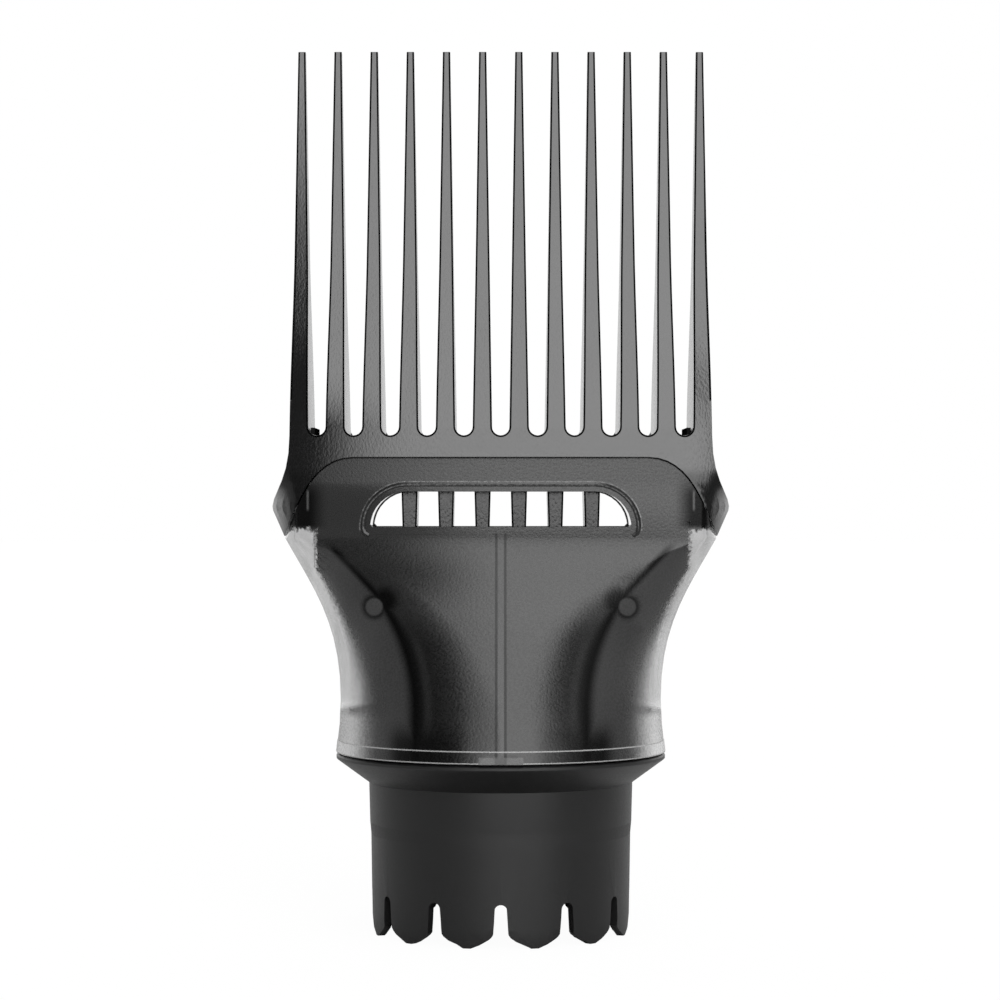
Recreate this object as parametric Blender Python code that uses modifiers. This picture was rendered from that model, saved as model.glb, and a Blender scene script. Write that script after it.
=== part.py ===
"""Comb attachment for a hair dryer, in metres, +Z up, front towards -Y.

It stands on the finger tips of its collar, with the teeth pointing up. Air comes in through the
collar, rises through the housing and leaves between the teeth. Five pieces: the comb, the two
shells of the housing, the stiff ring in the housing's mouth and the soft collar.
"""

import math

import bmesh
import bpy
from mathutils import Matrix, Vector

# Clearances and cutters
fit_gap = 0.0003
seam_gap = 0.0003
cut_overrun = 0.004
root_step = 0.00004
weld_distance = 0.000001

# Collar: a soft sleeve that grips the dryer's barrel, with a dish under the housing
finger_count = 12
bore_radius = 0.0254
skirt_foot_radius = 0.0268
skirt_lower_radius = 0.02715
skirt_mid_radius = 0.0274
skirt_upper_radius = 0.02763
skirt_top_radius = 0.02785
skirt_height = 0.0317
finger_straight_height = 0.0039
band_bottom_height = 0.0208
band_top_height = 0.0233
dish_height = 0.0060
rim_edge_height = 0.0012
rim_rounding = 0.00035
notch_height = 0.0090
notch_radius = 0.00132
notch_foot_half_width = 0.00160
finger_shoulder_height = 0.0035
finger_turn_height = 0.0015
finger_turn_half_width = 0.0031
finger_tip_flat = 0.0014

# Stiff ring: seats in the housing's mouth and stops the dryer's barrel
ring_wall = 0.0015
ring_tube_height = 0.0104
ring_cone_height = 0.0056
ring_lip_height = 0.0026
ring_lip_clearance = 0.0006

# Housing: two smoky shells, round at the mouth and flat at the panel
rim_radius = 0.03476
housing_height = 0.0451
shoulder_overhang = 0.001555
waist_handle_inset = 0.00366
waist_handle_height_share = 0.5477
shoulder_handle_inset = 0.0061
shoulder_handle_drop_share = 0.255
panel_depth = 0.0240
panel_corner = 0.0040
shell_wall = 0.0020
mouth_band_height = 0.0026
mouth_band_proud = 0.0001
mouth_band_bevel = 0.00015
flat_narrowing_share = 2.5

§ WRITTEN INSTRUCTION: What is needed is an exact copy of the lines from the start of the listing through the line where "front towards -Y." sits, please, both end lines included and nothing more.

§ THE RESULT:
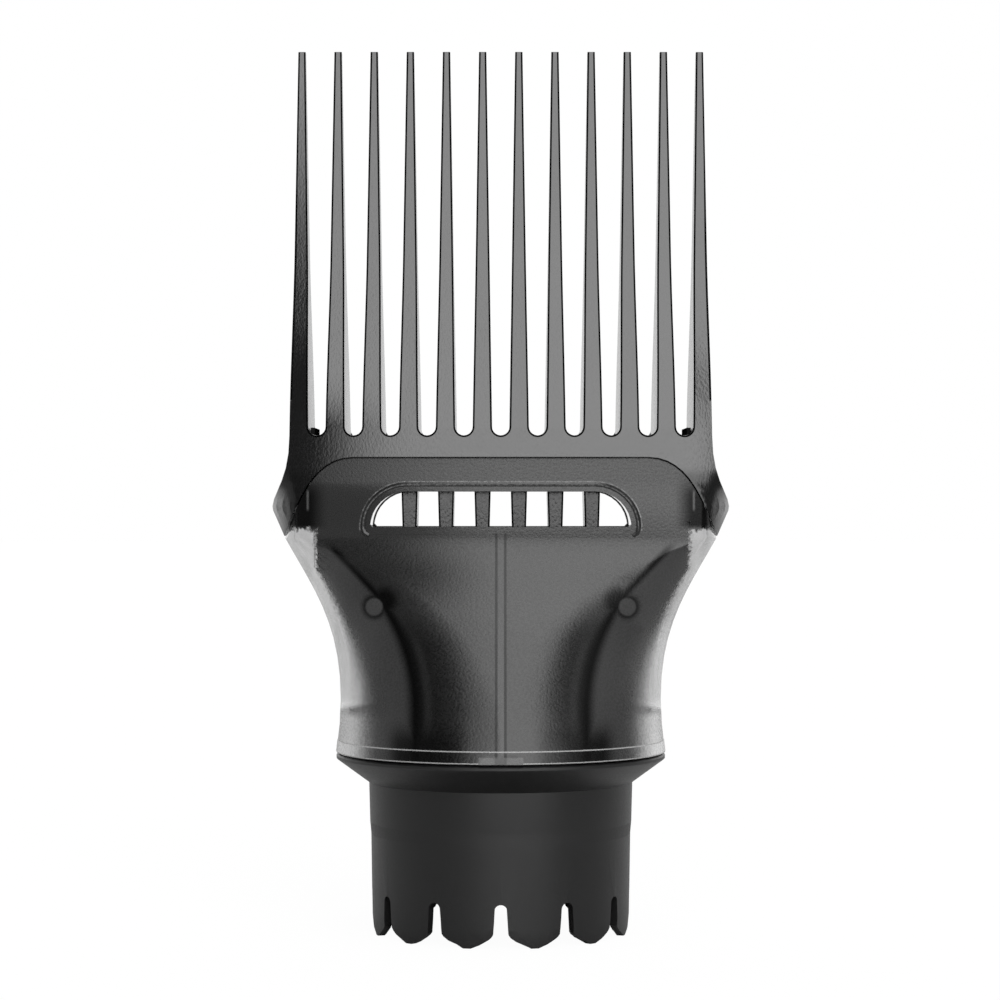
Recreate this object as parametric Blender Python code that uses modifiers. This picture was rendered from that model, saved as model.glb, and a Blender scene script. Write that script after it.
=== part.py ===
"""Comb attachment for a hair dryer, in metres, +Z up, front towards -Y.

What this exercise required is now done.